Даже человек, с таким блеском нарисовавший физическую картину явления электромагнитной индукции, которая вдохновила Максвелла на создание теории электромагнитного поля, вынужден был признаться в полной несостоятельности своих попыток физически осмыслить электромагнетизм в целом. В письме к Максвеллу, написанном в 1857 г., Фарадей спрашивает, не может ли тот изложить основные положения своей математической теории
…на обычном языке столь же полно, ясно и определенно, как и на языке формул? Если такое возможно, то не был бы их перевод с иероглифики поистине благодеянием для таких, как я, чтобы мы могли проверить их в эксперименте?.. Если такое возможно, то разве было бы плохо, чтобы математики, работающие над этими предметами, излагали свои результаты в популярном, полезном и рабочем виде, так же, как они излагают их в наиболее удобном и полезном для себя виде?
К сожалению, призыв Фарадея и поныне остается безответным.

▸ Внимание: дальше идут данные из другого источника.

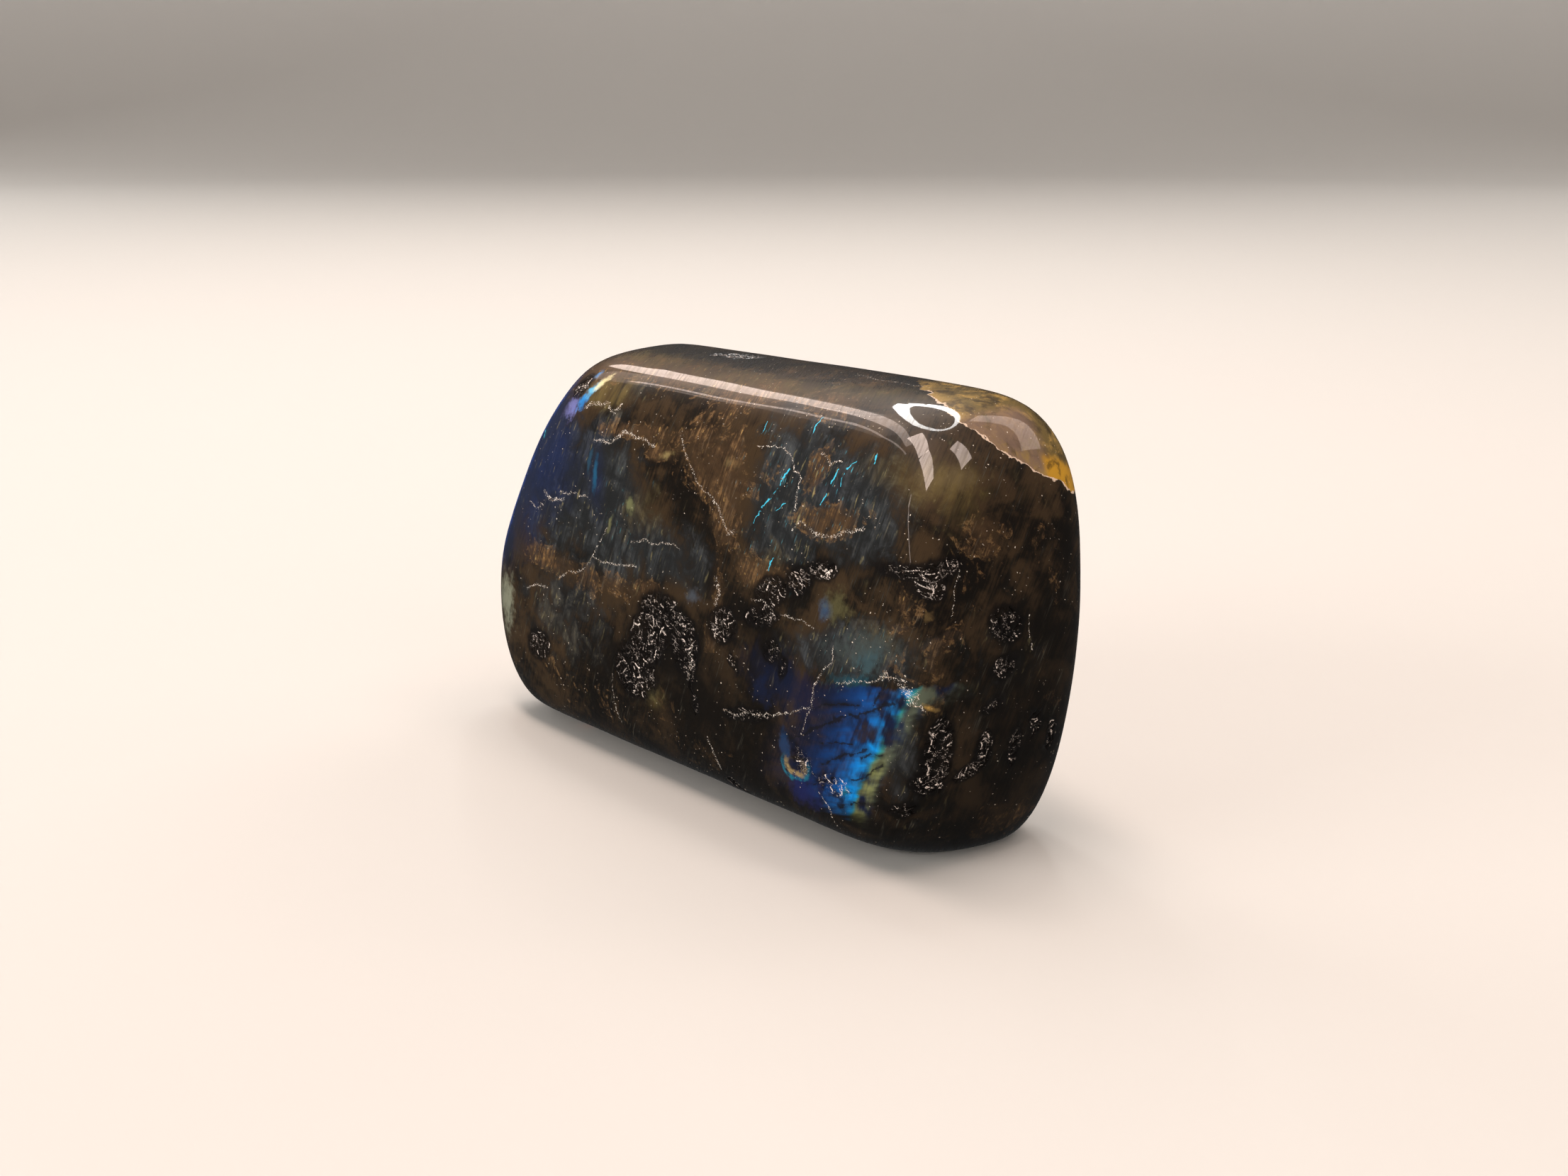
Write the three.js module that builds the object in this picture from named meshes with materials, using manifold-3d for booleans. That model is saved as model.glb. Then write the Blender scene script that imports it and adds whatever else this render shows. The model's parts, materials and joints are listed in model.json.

Невозможность качественно, или материально, объяснить электромагнитные явления резко контрастирует с точными количественными описаниями тех же явлений, предложенными Максвеллом и его последователями. Подобно тому как законы Ньютона дают ученым средство, позволяющее работать с веществом и силой, не вдаваясь в объяснение ни того ни другого, уравнения Максвелла позволили ученым творить чудеса с электромагнитными явлениями, несмотря на отсутствие понимания физической природы последних. Количественные законы — это все, чем мы располагаем, пытаясь дать единое рациональное объяснение. Математические формулы точны и всеобъемлющи, качественная интерпретация расплывчата и неполна. Электроны, электрическое и магнитное поля, эфирные волны — не более чем имена переменных, входящих в формулы; как заметил по этому поводу Гельмгольц, в теории Максвелла электрический заряд является лишь носителем символа.